Krueger, who also spent time as an assistant coach in Edmonton, feels no bitterness over how things ended there.

"I would have loved to finish the story with the Oilers – that was the plan at the time. But they chose a different path, and I never had any hard feelings about that," Krueger said. "I was grateful for the experience. The way these players function nowadays, and the big business they are as individuals, and managing that properly, the NHL truly paved the way for me."

As for the future, Krueger had an overture this summer from an NHL team, looking to see if he was interested in returning to coach, but he declined with thanks.

"I would never say never to coming back to hockey, but at this moment in time, this World Cup couldn't be a more perfect gig," he said. "To be able to jump back into hockey for a month, I'm like a kid in a candy store.
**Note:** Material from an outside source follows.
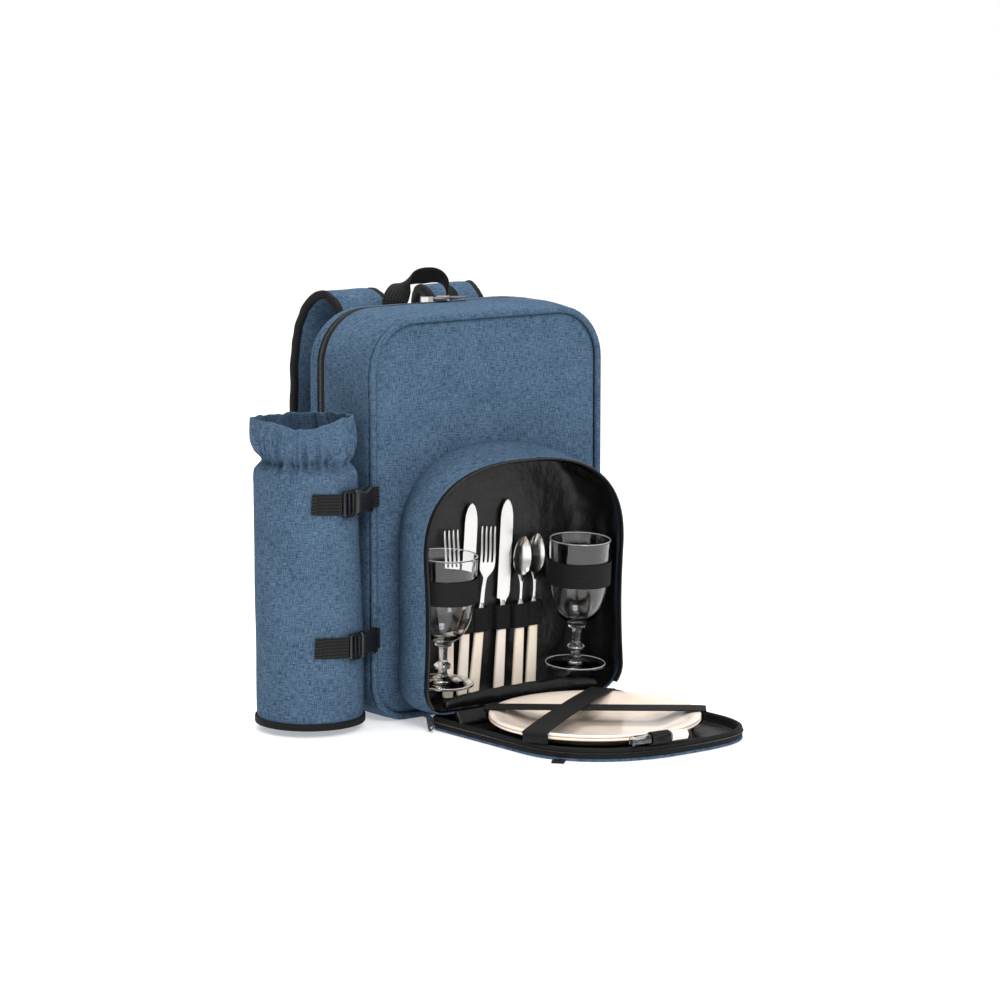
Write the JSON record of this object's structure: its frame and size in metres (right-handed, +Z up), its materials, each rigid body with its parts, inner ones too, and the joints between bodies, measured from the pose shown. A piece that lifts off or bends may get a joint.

I can stay connected to the game without giving up what I have in Southampton.

"We're going to the World Cup to have fun. We're not going to overstructure [the players] to death. I hope we do well and this World Cup franchise lives on and I get to do it again in four years. Right now, we want Team Europe to represent so well that the NHL considers doing this again – and why not? It's a great opportunity for some of these smaller countries to actually win something."